Bir canlıdan diğerine gen aktarımı, bir çeşit kesme, yapıştırma ve çoğaltma işlemi olup, genetik mühendisleri tarafından uygulanıyor. Aktarılacak gen önce bulunduğu canlının DNA’sından kesilerek çıkarılıyor. Sonra vektör adı verilen taşıyıcı virüs ile bu gen DNA molekülüne yapıştırılıyor. Aktarılacak genin, aktarılan genomuna yerleştirilmesi için iki temel yöntem kullanılmaktadır. Birincisi gen silâhı denen aletle yapılmaktadır. İkinci metot da ise genin yerleştirilmesi için bakteriler kullanılmaktadır. Uygulama labratuvar ortamlarında ve dolayısıyla daha kısa sürede gerçekleştirilmektedir.

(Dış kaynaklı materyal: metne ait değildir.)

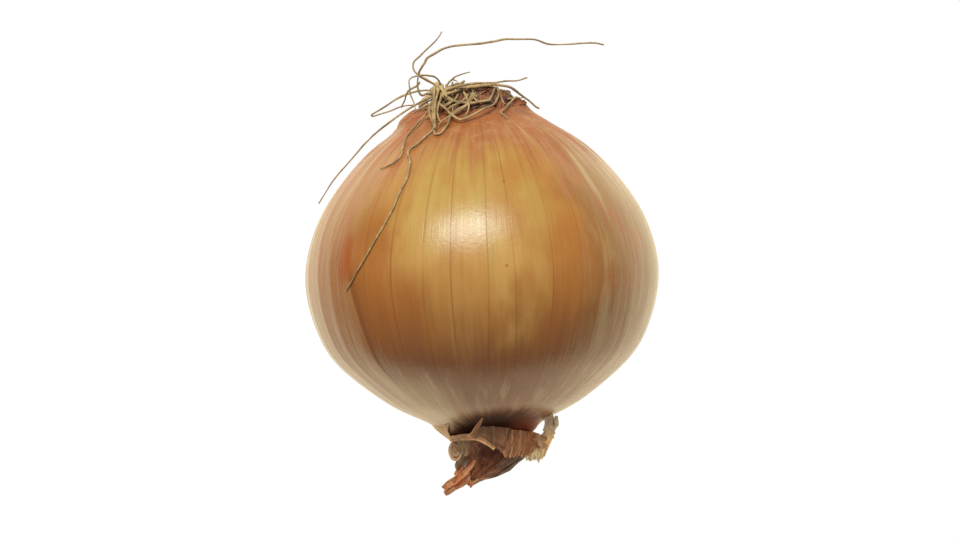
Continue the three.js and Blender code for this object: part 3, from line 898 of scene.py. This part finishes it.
# Every root's route, with its thickness and the CAD node it stands for.
ROOTS = {
    "root_long_right": (0.6, [
        (-7.8, 42.9, 5), (-9.4, 43.7, 6), (-10.7, 44.5, 7), (-12, 45.2, 8), (-12.5, 45.9, 8.8),
        (-11.7, 47.3, 9.5), (-10.8, 48.5, 9.8), (-10, 49.6, 10), (-5.2, 51.6, 11), (1.1, 52, 11),
        (7.9, 52.8, 10), (13.8, 52.5, 9), (18, 51.3, 8.4), (26.4, 51.4, 8), (29.5, 50.8, 8)]),
    "root_upright": (0.5, [
        (-8.3, 43.1, 4), (-9.8, 44, 4.6), (-11.4, 44.8, 4.9), (-12.7, 45.8, 5), (-13.5, 46.7, 5),
        (-13.8, 47.7, 5), (-13.4, 49, 5), (-11.8, 50.3, 5), (-8.3, 53.5, 6), (-6.9, 55.3, 6)]),
    "root_hook": (0.65, [
        (-8.6, 41.2, 8), (-10.9, 41.2, 9.8), (-11.6, 40.9, 10.5), (-12.2, 40.9, 11), (-12.6, 41.7, 11.5),
        (-12.8, 42.6, 11.8), (-12.8, 43.5, 12), (-12.6, 45, 12)]),
    "root_loop": (0.5, [
        (-7.7, 43, 7), (-7.9, 44, 8.6), (-8.7, 44.9, 9.9), (-9.6, 45.2, 11), (-11.2, 45.3, 12),
        (-12.6, 45.2, 12.8), (-13.9, 45, 13.4), (-14.5, 44.6, 13.8), (-14.7, 43.9, 14), (-14.5, 42.8, 14),
        (-14.4, 41.1, 14), (-13.9, 39.8, 14.2), (-13.5, 38.6, 14.8), (-13.3, 37.5, 15.5)]),
    "root_long_loop": (0.5, [
        (-9.2, 41.9, 5), (-11.2, 42.3, 3.6), (-14.2, 41.9, 3), (-17, 41, 2.5), (-19.6, 39.6, 2),
        (-21.9, 38.2, 1.5), (-23.8, 37.3, 1), (-23.1, 37, 0.7), (-19.6, 38, 0.7), (-16.4, 39, 1),
        (-13.7, 39.1, 1.6)]),
    "root_low_left": (0.5, [
        (-9.2, 40.8, 6.8), (-12.6, 39.4, 7.2), (-16.6, 37.2, 6.8), (-21.4, 34, 6), (-25.6, 30.4, 5),
        (-29.2, 26.6, 4), (-31.6, 24.2, 3.2), (-34, 21.2, 2.4), (-36.4, 17.6, 1)]),
    "root_down_front": (0.6, [
        (-9.3, 34.9, 15), (-9.6, 33, 17.2)
    ] + on_skin([
        (-10.9, 31.8, 0.8), (-12.1, 30.9, 0.7), (-13.6, 29.6, 0.6), (-14.9, 28.7, 0.5), (-15.4, 27.5, 0.5),
        (-15.1, 25.9, 0.5), (-15.2, 24.3, 0.5), (-15.9, 22, 0.4), (-17.5, 18.8, 0.4), (-19.6, 14.5, 0.4),
        (-24, 7.4, 0.4), (-27.2, 2.4, 0.4), (-30.2, -2.2, 0.4)])),
    "root_short_left": (0.55, [
        (-9.3, 40, 10), (-9.6, 38.4, 12.6), (-10.4, 37.3, 13)
    ] + on_skin([
        (-11.5, 36.2, 2.4), (-12.6, 35.2, 2.6), (-13.4, 34.3, 1.8), (-14.6, 33, 1), (-15.7, 31.5, 0.7),
        (-16.4, 29.3, 0.5), (-16.7, 27.9, 0.5), (-17.4, 26.8, 0.4), (-18.9, 25.6, 0.4), (-21.8, 24.6, 0.4)])),
    "root_top_right": (0.6, [
        (-6.5, 42, 8), (-4.9, 42.4, 8.9), (-2.2, 42.9, 9.7), (-0.4, 43.2, 10.1), (2.1, 43.3, 10.1),
        (4.8, 43.2, 9.8), (7.2, 43.4, 9.4), (10, 43.5, 8.9), (11.9, 44.1, 8.4)]),
    "root_right_arc": (0.75, [
        (-4.2, 42.3, 8), (-0.1, 42.5, 7.8), (2.9, 42.8, 7.5), (4.4, 42.9, 7), (6.1, 42.6, 6.5),
        (7.8, 42.2, 6), (9.2, 41.4, 5.4), (10.3, 40.5, 4.7), (11.2, 39.8, 3.9), (12.4, 38.9, 3),
        (13.7, 37.7, 2.2), (14.4, 37.4, 1.6)]),
    "root_top_stub": (0.5, [
        (-6.8, 42, 5), (-6.3, 43, 5.5), (-5.6, 44, 5.9), (-4.9, 44.5, 6.3), (-4.4, 45, 6.6),
        (-3.1, 45.4, 6.8), (-0.9, 45.9, 7)]),
    "root_bundle": (0.7, [
        (-9, 42.6, 7.4), (-9.2, 41.2, 9.4), (-9.3, 39.2, 11.6), (-9.5, 37.6, 13.2), (-9.6, 36.2, 14.6),
        (-9.5, 34.7, 15.9)
    ] + on_skin([
        (-9.4, 33.3, 1.0), (-9.4, 31.9, 0.7)])),
    "root_diagonal": (0.65, [
        (-9.2, 40.4, 9.6), (-8.7, 39.2, 10.8), (-7.9, 38.7, 11.6), (-6.9, 37.8, 12.6), (-5.8, 36.6, 14.2),
        (-4.5, 35.5, 15.7), (-3.5, 34.9, 16.4), (-2.3, 35.2, 16.2), (-0.6, 35.9, 15.6), (1.2, 36.9, 14.8),
        (3, 37.7, 13.4), (4.2, 38.2, 12.2), (5, 39.5, 9.8), (5.4, 40.7, 8), (5.1, 42, 5.6)]),
    "root_right_stub": (0.5, [
        (9.2, 39.9, 5.4), (8.7, 39.4, 6.4), (7.6, 38.3, 9.4), (6.4, 37.1, 11.8), (5.5, 36.5, 13),
        (6.3, 35.6, 14), (7, 34.8, 14.9)]),
    "root_middle": (0.6, [
        (-3.3, 42.7, 6), (-2.9, 42.3, 6.8), (-2.3, 41, 8.6), (-1.8, 40, 9.8), (-1.6, 38.9, 11),
        (-1.4, 38.1, 12.2), (-1.6, 37.1, 13.4), (-2.2, 36, 14.9), (-2.6, 35.5, 15.6)]),
}

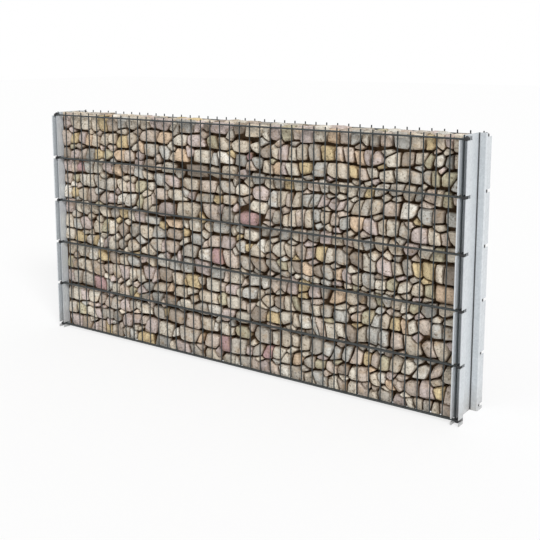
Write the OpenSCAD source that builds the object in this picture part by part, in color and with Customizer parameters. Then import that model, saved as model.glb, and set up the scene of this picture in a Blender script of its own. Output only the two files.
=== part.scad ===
// Slim gabion wall, one bay long: two folded steel posts, a double-rod
// welded mat hooked into them at the front and another at the rear, and
// stones packed between the two mats.
//
// Millimetres, +Z up. X runs along the wall, -Y is the front face. The
// origin is on the ground, at the middle of the wall's length and depth.

/* [Mats] */
// Distance between the two end uprights of a mat
bay_l = 2000; // [600:50:2500]
// Distance between the lowest and the highest rods of a mat
mat_h = 1000; // [400:50:1800]
// Wanted distance between neighbouring uprights
upright_pitch = 50; // [40:5:100]
// Diameter of an upright
upright_d = 5; // [4:0.5:6]
// Diameter of a horizontal rod
rod_d = 6; // [5:0.5:8]
// How far an upright and a rod melt into each other at a weld
weld_sink = 0.5; // [0.3:0.1:0.8]
// How far the rods run on past the end uprights
rod_over = 5; // [4:1:7]
// Height of the uprights' bare tips above the highest rods' centre
tip_h = 15; // [10:1:30]
// Height of the lowest rods' centre above the ground
foot_h = 15; // [12:1:60]

/* [Posts] */
// Depth of a post, from its front leg tips to its rear leg tips
post_d = 213; // [190:1:320]
// Width of a post along the wall
post_w = 33; // [30:1:45]
// Depth of each channel of a post, from leg tip to base
channel_d = 43; // [38:1:55]
// Thickness of the folded sheet
sheet_t = 2.5; // [2:0.5:3]
// Outer radius of the sheet's bends
bend_r = 6; // [4:0.5:8]
// Height of the notch that a pair of rods hooks into
notch_h = 12; // [9:1:20]
// Gap between a rod and the notch edge that it hangs on
seat_gap = 0.3; // [0.1:0.1:0.5]
// Distance from a post's stone-side leg to the end upright inside it
hook_in = 11; // [10:1:14]
// Distance from the leg tips back to the middle of the mat
mat_in = 19.5; // [15:0.5:22]
// How far the post's top stays below the uprights' tips
post_drop = 4; // [0:1:10]

/* [Stones] */
// Height of the stones above the highest rods' centre
heap_h = 5; // [0:1:15]
// Thickness of the hand-packed stones behind each mat
facing_t = 50; // [35:1:60]
// Gap between the stones and the steel
stone_gap = 0.5; // [0.3:0.1:0.8]

/* [Hidden] */

$fn = 48;
// The rods are modelled with this many flat sides
bar_sides = 8;
// Overlap that keeps a cut clear of the face it opens
cut = 1;
// The mitre where a bend runs into the web beside it
bend_lap = 0.3;

// The stones are laid in lifts, one between each two rod levels
lifts = 5;
lift_h = mat_h / lifts;
// Each mat is one welded piece, kept in this many stretches
stretches = 3;

// Uprights share the bay evenly
gaps = round(bay_l / upright_pitch);
pitch = bay_l / gaps;
wall_h = foot_h + mat_h + tip_h;
post_h = wall_h - post_drop;

// Rods lie on both sides of the uprights
rod_off = (upright_d + rod_d) / 2 - weld_sink;
mat_t = 2 * rod_off + rod_d;
mat_y = post_d / 2 - mat_in;
stone_y = mat_y - mat_t / 2 - stone_gap;

// The web of each post is on its left
leg_x = bay_l / 2 - hook_in;
post_left_x = -leg_x - post_w;
post_right_x = leg_x;
base_y = post_d / 2 - channel_d;
leg_top = foot_h + mat_h - rod_d / 2 - seat_gap;

steel = [0.76, 0.79, 0.81];
anthracite = [0.31, 0.34, 0.36];
limestone = [0.80, 0.74, 0.65];
shade = [0.34, 0.28, 0.22];

// ---- small helpers ----

function rod_z(level) = foot_h + level * lift_h;
function upright_x(i) = -bay_l / 2 + i * pitch;
function first_upright(s) = round(s * (gaps + 1) / stretches);

// Ends of a mat's stretch: half-way between uprights, or past the end ones
function stretch_x0(s) = s == 0
    ? upright_x(0) - rod_over
    : upright_x(first_upright(s)) - pitch / 2;
function stretch_x1(s) = s == stretches - 1
    ? upright_x(gaps) + rod_over
    : upright_x(first_upright(s + 1)) - pitch / 2;

// A straight bar along +Z with flats facing X and Y
module bar(d, l) {
    rotate([0, 0, 180 / bar_sides])
        cylinder(d = d / cos(180 / bar_sides), h = l, $fn = bar_sides);
}

module box(x0, x1, y0, y1, z0, z1) {
    translate([x0, y0, z0])
        cube([x1 - x0, y1 - y0, z1 - z0]);
}

// ---- posts ----

// Rectangle with its two corners at +Y rounded
module round_ended(w, d, r) {
    square([w, d - r]);
    translate([r, 0])
        square([w - 2 * r, d]);
    for (x = [r, w - r])
        translate([x, d - r])
            circle(r);
}

// One channel, open towards -Y, with its base at y = 0
module channel_profile(w, d) {
    difference() {
        translate([0, -d])
            round_ended(w, d, bend_r);
        translate([sheet_t, -d - cut])
            round_ended(w - 2 * sheet_t, d - sheet_t + cut, bend_r - sheet_t);
    }
}

// The whole fold: web on the left, doubled back on itself along the
// left legs, with a channel opening outwards at each end
module post_profile() {
    inset = sheet_t - bend_lap;
    translate([0, -post_d / 2])
        square([sheet_t, post_d]);
    for (side = [0, 1])
        mirror([0, side])
            translate([inset, -base_y])
                channel_profile(post_w - inset, channel_d);
}

// Cuts the legs, and not the bases, between two heights
module leg_cut(z0, z1) {
    for (side = [0, 1])
        mirror([0, side, 0])
            box(-cut, post_w + cut, -post_d / 2 - cut, -base_y - bend_r, z0, z1);
}

module post() {
    difference() {
        linear_extrude(post_h)
            post_profile();
        for (level = [0 : lifts - 1]) {
            z0 = rod_z(level) - rod_d / 2 - seat_gap;
            leg_cut(z0, z0 + notch_h);
        }
        leg_cut(leg_top, post_h + cut);
    }
}

module post_left() {
    color(steel)
        translate([post_left_x, 0, 0])
            post();
}

module post_right() {
    color(steel)
        translate([post_right_x, 0, 0])
            post();
}

// ---- mats ----

module uprights(s) {
    z0 = rod_z(0) - rod_d / 2;
    for (i = [first_upright(s) : first_upright(s + 1) - 1])
        translate([upright_x(i), 0, z0])
            bar(upright_d, wall_h - z0);
}

module rods(s) {
    x0 = stretch_x0(s);
    for (level = [0 : lifts], side = [-1, 1])
        translate([x0, side * rod_off, rod_z(level)])
            rotate([0, 90, 0])
                bar(rod_d, stretch_x1(s) - x0);
}

module mat(s, y) {
    color(anthracite)
        translate([0, y, 0])
            union() {
                uprights(s);
                rods(s);
            }
}

module front_mat_left() { mat(0, -mat_y); }
module front_mat_middle() { mat(1, -mat_y); }
module front_mat_right() { mat(2, -mat_y); }
module rear_mat_left() { mat(0, mat_y); }
module rear_mat_middle() { mat(1, mat_y); }
module rear_mat_right() { mat(2, mat_y); }

// ---- stones ----

// Bottom and top of a lift: the first starts on the ground and the last
// ends a little above the highest rods
function lift_z0(k) = k == 0 ? 0 : rod_z(k);
function lift_z1(k) = k == lifts - 1 ? rod_z(lifts) + heap_h : rod_z(k + 1);

module lift(k, y0, y1) {
    x1 = leg_x - stone_gap;
    box(-x1, x1, y0, y1, lift_z0(k), lift_z1(k));
}

module front_stones(k) {
    color(limestone)
        lift(k, -stone_y, -stone_y + facing_t);
}

module rear_stones(k) {
    color(limestone)
        lift(k, stone_y - facing_t, stone_y);
}

module core_stones(k) {
    color(shade)
        lift(k, -stone_y + facing_t, stone_y - facing_t);
}

// The stones that fill the left post's recess, as far as its web
module pocket_stones() {
    x0 = post_left_x + sheet_t + stone_gap;
    y = base_y - stone_gap;
    color(limestone)
        box(x0, -leg_x + stone_gap, -y, y, 0, rod_z(lifts) + heap_h);
}

post_left();
post_right();
front_mat_left();
front_mat_middle();
front_mat_right();
rear_mat_left();
rear_mat_middle();
rear_mat_right();
front_stones(0);  // front_stones_1
front_stones(1);  // front_stones_2
front_stones(2);  // front_stones_3
front_stones(3);  // front_stones_4
front_stones(4);  // front_stones_5
core_stones(0);  // core_stones_1
core_stones(1);  // core_stones_2
core_stones(2);  // core_stones_3
core_stones(3);  // core_stones_4
core_stones(4);  // core_stones_5
rear_stones(0);  // rear_stones_1
rear_stones(1);  // rear_stones_2
rear_stones(2);  // rear_stones_3
rear_stones(3);  // rear_stones_4
rear_stones(4);  // rear_stones_5
pocket_stones();
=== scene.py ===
import math
import random

import bpy
import numpy as np
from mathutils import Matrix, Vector, noise


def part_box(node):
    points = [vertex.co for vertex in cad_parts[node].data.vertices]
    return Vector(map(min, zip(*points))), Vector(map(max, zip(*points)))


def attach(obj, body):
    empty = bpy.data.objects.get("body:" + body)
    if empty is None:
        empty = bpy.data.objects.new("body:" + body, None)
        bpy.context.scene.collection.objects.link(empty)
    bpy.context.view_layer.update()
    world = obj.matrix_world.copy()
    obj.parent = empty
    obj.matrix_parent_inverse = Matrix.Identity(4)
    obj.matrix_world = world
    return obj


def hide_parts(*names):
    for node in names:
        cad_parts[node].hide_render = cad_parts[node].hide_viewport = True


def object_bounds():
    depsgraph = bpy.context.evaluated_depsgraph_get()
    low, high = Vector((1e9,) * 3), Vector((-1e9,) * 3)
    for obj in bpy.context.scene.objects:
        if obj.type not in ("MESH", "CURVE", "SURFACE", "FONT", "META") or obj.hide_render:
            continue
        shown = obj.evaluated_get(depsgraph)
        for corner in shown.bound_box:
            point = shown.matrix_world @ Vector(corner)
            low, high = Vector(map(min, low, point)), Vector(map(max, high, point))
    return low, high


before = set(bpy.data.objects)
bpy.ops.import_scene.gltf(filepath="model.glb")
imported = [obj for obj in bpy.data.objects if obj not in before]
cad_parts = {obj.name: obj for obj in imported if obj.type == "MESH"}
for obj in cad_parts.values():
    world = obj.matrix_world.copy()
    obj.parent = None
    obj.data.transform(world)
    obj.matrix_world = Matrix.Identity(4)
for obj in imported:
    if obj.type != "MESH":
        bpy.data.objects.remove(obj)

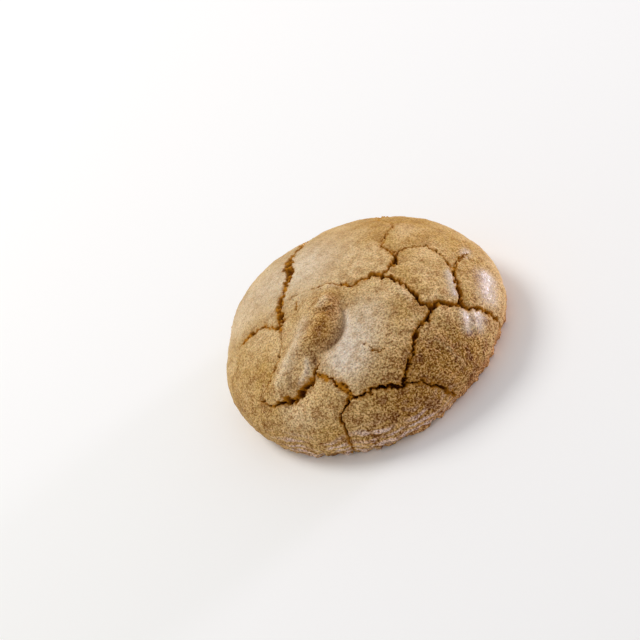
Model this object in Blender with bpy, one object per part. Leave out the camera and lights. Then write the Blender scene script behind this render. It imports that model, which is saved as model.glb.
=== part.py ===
"""Walnut cookie: one domed piece of nut dough with a flat underside and a crackled crust.

The crust is drawn laid flat, as a disc: its cracks are marked on it with their lips, and the
open crust between them is dotted evenly. The disc is joined into triangles, bent over the dome,
raised over the buried walnut, let down into the cracks, and closed underneath by a flat base.
"""

import math

import bmesh
import bpy
import numpy as np
from mathutils import Vector, geometry, noise

MM = 0.001

# Driving sizes, in millimetres.
WIDTH = 58.0
HEIGHT = 22.0
BASE_WIDTH = 54.4
# The dome is widest at this level, above its slightly tucked-in foot.
WIDEST_LEVEL = 5.0

# Spacing of the crust's points: along a crack, beside it, on the open crust and round the foot.
CRACK_STEP = 0.75
NEAR_SPACING = 0.8
OPEN_SPACING = 1.8
FOOT_POINTS = 140
# How much the spacing opens for each millimetre further from the nearest crack.
SPACING_GROWTH = 0.5
# Swellings that reach less far than this are dotted as closely as the crust beside a crack.
NARROW = 4.0
# Points closer together than this become one.
MERGE = 0.12

# Cracks stray this far from their routes, over this length, in a way that the seed fixes.
STRAY = 0.25
STRAY_LENGTH = 2.4
noise.seed_set(3)
# A crack's depth follows its gap, down to the softer dough under the crust.
DEPTH_FOR_GAP = 1.15
LEAST_DEPTH = 0.35
# The crust rolls into a crack over this distance beyond the gap.
LIP = 0.25
# The crust sags towards a crack by this drop, over this distance.
SAG_DROP = 0.3
SAG_REACH = 1.4

# The dough's unevenness: how far in or out it goes, and over what length.
UNEVENNESS = [(0.2, 10.0), (0.14, 3.6)]
# Only the foot's edge lies on the tray, and the rest of the crust starts this far above it.
FOOT_CLEARANCE = 0.1

CRUST_COLOUR = (0.50, 0.33, 0.16, 1.0)
CRUST_ROUGHNESS = 0.75

# Every route and swelling below is drawn on the crust laid flat: millimetres along the crust
# from the top of the dome, x to the right and y to the back. A crack's third number is its gap.
CRACKS = {
    "left_split": [
        (1.0, 37.0, 0.4), (0.0, 31.5, 0.8), (-2.0, 27.5, 1.0), (-1.0, 23.0, 1.0),
        (-3.0, 18.5, 1.0), (-6.0, 14.5, 1.3), (-7.0, 12.0, 1.8), (-7.0, 10.0, 1.4),
        (-8.5, 6.5, 0.9), (-10.0, 4.0, 0.8), (-12.0, 1.0, 1.3), (-13.0, -2.5, 1.1),
        (-14.0, -5.0, 0.7),
    ],
    "left_branch": [
        (-13.5, -4.5, 0.8), (-15.0, -3.5, 0.5), (-16.5, -1.0, 0.5), (-18.5, 0.5, 0.6),
        (-20.5, 1.5, 1.0), (-22.0, 1.5, 1.1), (-23.5, 2.0, 0.5),
    ],
    "walnut_edge": [
        (-16.0, -9.5, 0.5), (-18.0, -11.0, 0.7), (-20.0, -12.0, 0.7), (-22.5, -13.0, 0.4),
    ],
    "upper_split": [
        (-0.5, -3.0, 0.4), (1.5, -5.0, 0.9), (3.5, -5.5, 0.9), (5.0, -5.5, 1.0),
        (7.0, -5.0, 1.2), (8.5, -6.5, 1.3),
    ],
    "upper_fork": [
        (8.5, -6.5, 1.3), (9.5, -5.5, 1.0), (11.0, -4.5, 1.0), (12.5, -3.0, 1.0),
        (12.5, -0.5, 0.7), (11.5, 1.5, 0.5), (12.0, 4.5, 0.5), (14.5, 7.5, 0.4),
        (16.0, 11.0, 0.4), (14.0, 15.5, 0.4), (15.5, 20.0, 0.7), (13.0, 24.5, 1.0),
        (15.0, 29.0, 0.9), (14.0, 35.0, 0.4),
    ],
    "back_plate_edge": [
        (12.5, -3.0, 0.9), (15.0, -0.5, 0.6), (18.5, -1.0, 0.5), (20.0, -1.0, 0.5),
        (21.5, -5.0, 0.5), (22.5, -8.5, 0.7),
    ],
    "middle_split": [
        (8.5, -6.5, 1.3), (10.5, -8.5, 1.0), (11.5, -10.5, 0.9), (12.5, -13.0, 1.2),
        (12.8, -15.5, 1.3), (14.0, -17.3, 1.4),
    ],
    "right_split": [
        (14.0, -17.3, 1.4), (16.0, -16.7, 1.0), (18.8, -17.5, 0.9), (22.0, -18.7, 0.9),
        (25.0, -18.9, 1.1), (28.0, -19.6, 1.1), (30.5, -20.0, 0.9), (34.5, -21.3, 0.4),
    ],
    "right_upright": [
        (20.5, -18.5, 1.0), (21.5, -14.5, 1.2), (22.0, -11.0, 1.0), (22.5, -9.0, 0.9),
        (24.0, -7.0, 0.8), (27.0, -3.5, 0.4),
    ],
    "long_split": [
        (14.0, -17.3, 1.4), (13.2, -19.2, 1.0), (10.8, -20.5, 0.9), (9.0, -22.1, 0.9),
        (7.2, -24.0, 0.9), (5.5, -26.4, 0.9), (2.0, -30.0, 1.1),
    ],
    "front_split": [
        (2.0, -30.0, 1.1), (-0.5, -29.0, 1.4), (-3.5, -28.0, 1.0), (-7.0, -27.5, 0.9),
        (-8.0, -26.5, 1.0),
    ],
    "front_fork": [
        (-8.0, -26.5, 1.0), (-9.0, -23.5, 0.8), (-11.0, -20.5, 0.9), (-12.0, -18.5, 0.8),
    ],
    "front_foot_split": [
        (-8.0, -26.5, 1.0), (-10.5, -27.5, 0.9), (-13.0, -29.0, 0.9), (-14.5, -32.0, 0.9),
        (-16.5, -35.5, 0.9), (-19.0, -37.5, 0.8),
    ],
    "walnut_foot": [
        (-10.5, -17.5, 0.4), (-13.0, -19.0, 0.9), (-16.0, -19.0, 1.3), (-19.0, -19.5, 1.5),
        (-20.5, -18.5, 1.3), (-23.0, -17.0, 0.8), (-26.0, -13.5, 0.4),
    ],
    "right_foot_split": [
        (2.0, -30.0, 1.1), (5.5, -30.5, 0.5), (8.0, -32.0, 0.9), (9.5, -32.5, 0.9),
        (11.0, -34.5, 1.0), (14.0, -36.5, 0.5),
    ],
    "back_left_split": [
        (-1.0, 23.0, 1.0), (-6.0, 25.5, 0.8), (-11.0, 25.0, 1.0), (-16.0, 27.5, 0.9),
        (-21.0, 28.0, 0.4),
    ],
    "back_right_split": [
        (15.5, 20.0, 1.0), (20.5, 20.5, 0.8), (24.5, 18.0, 0.9), (29.0, 19.0, 0.4),
    ],
    "back_cross_split": [
        (-2.0, 27.5, 1.0), (3.0, 26.0, 0.8), (8.0, 27.0, 0.8), (13.0, 24.5, 1.1),
    ],
    "far_left_split": [
        (-23.5, 17.0, 0.4), (-27.0, 16.0, 0.9), (-29.0, 11.0, 0.8), (-33.0, 8.0, 0.4),
    ],
}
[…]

Klasik ıslahtan farkı, uzak bitki (canlı) arasında gen aktarımı yapılabilmesidir. Bu da daha geniş alanlarda çalışılabilmesine imkân veriyor. Mesela klasik ıslahta yalnızca bitkide farklı iklim koşularına dayanıklılık, yüksek verim ve kalite gibi unsurlar üzerinde çalışılabilirken, GDO elde etme uygulamalarında bitkilere yabancı ot ilaçlarına dayanıklılık, böceklere karşı direnç gibi farklı özellikler de aktarılabiliyor. Böylece bitkisel ürün üretimi artarken, üretim maliyetinde de düşme sağlanıyor. Bu da halk kitlelerinin tarım ürünlerine daha rahat ulaşmasını sağlıyor. Kuşkulu yaklaşımın sebebi olarak, farklı canlı türlerinin kullanımı ile genişleyen gen havuzunun, kötü niyetlilerin elinde insanlara zarar verecek uygulamalara açık olması; transgenik ürünlerin genetik manipülasyonlar sırasında istenmeyen ve öngörülemeyen genetik özellikler kazanması konusundadır. İstenmeyen özellikleri kazanmış transgenik canlılar ve bunların ürünlerinin insan, hayvan ve çevre sağlığı açısından problemler çıkaracağı düşünülmektedir.